Stevie Wonder tuvo la gallardía de llevar sus primeros años el nombre de Stevland Hardaway, de 8 letras en nombre y apellido, así que fiel como se mantuvo toda su vida a las tradiciones, conservó esa simetría par en su alias artístico.
No tuvo problemas el joven Wonder con las miradas inventadas, los colores imaginados o las sensaciones incompletas.
El soñaba trompetas asonantes, acordeones infinitos, pantalones de campana y swing, arreglos informales al piano y baterías más allá de la cocina de su madre.

A pesar de haber nacido en los 50, Stevie no consiguió morder la luna hasta los veinte años.
Eran los pasillos de la Motown, por aquel entonces, un desfile de lentejuelas y cardados, de sexo a flor de piel, de marismas de ébano, de bolas caleidoscópicas y noches de satén y chalecos.
Pero el joven maravilla permanecía sentado agarrando en el piano bailes desenfrenados que él imaginaba proyectándolos desde sus amígdalas hasta el cerebelo.
Tardó dos años en ducharse como es debido, pero las canciones que arrastró consigo en el invierno del 72 todavía hacen llorar a los pandilleros de Harlem.
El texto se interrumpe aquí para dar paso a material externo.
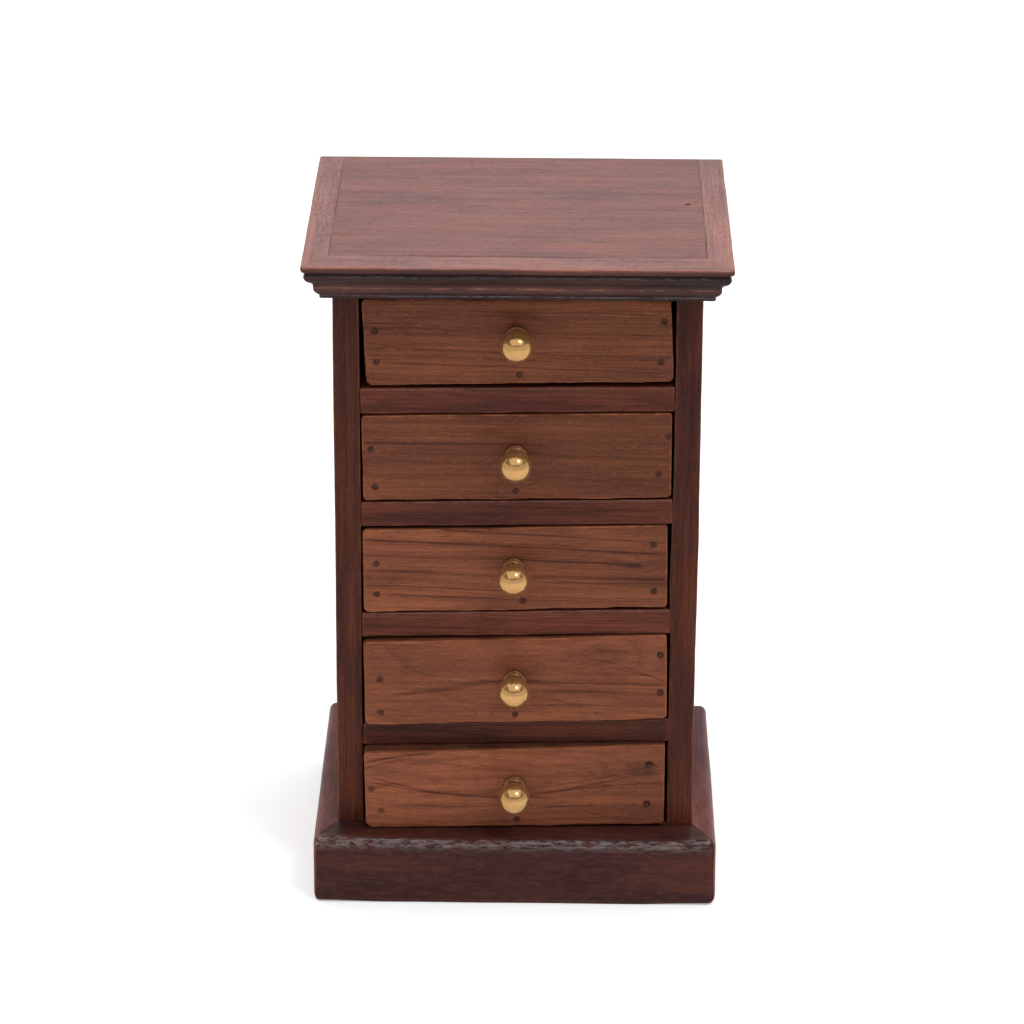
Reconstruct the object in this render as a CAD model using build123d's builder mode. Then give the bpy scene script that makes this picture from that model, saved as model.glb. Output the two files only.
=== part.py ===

Tuvo grabaciones interminables, humos entre graves, caderas alocadas, accidentes de tráfico y comas, dos puntos y los suspensivos que se agarrarían a él como sus dos hijos, Aisha y Keita.
Y él se reía.

Luego se fue diluyendo sin solución alcalina de continuidad en un caldo de lagos y tiempo, de dinero y dance, de fama y trenzas.
Sus canciones, sus Grammys y sus diez hijos nunca le abandonaron. 
Sus manos siguieron moviéndose al mismo ritmo invisible que tienen los peces voladores de aquel mercado de Tokyo.

Y él, a cada paso de sus 60 años, regresa a esa época dorada de discos eternos y coros en falsete, que repite a treinta y tres revoluciones en sus sueños deseando una revolución más, la número treinta y cuatro, que le transporte a ese mundo lleno de luz con el que se encontró nada más nacer, y que no piensa permitir que nunca le abandone.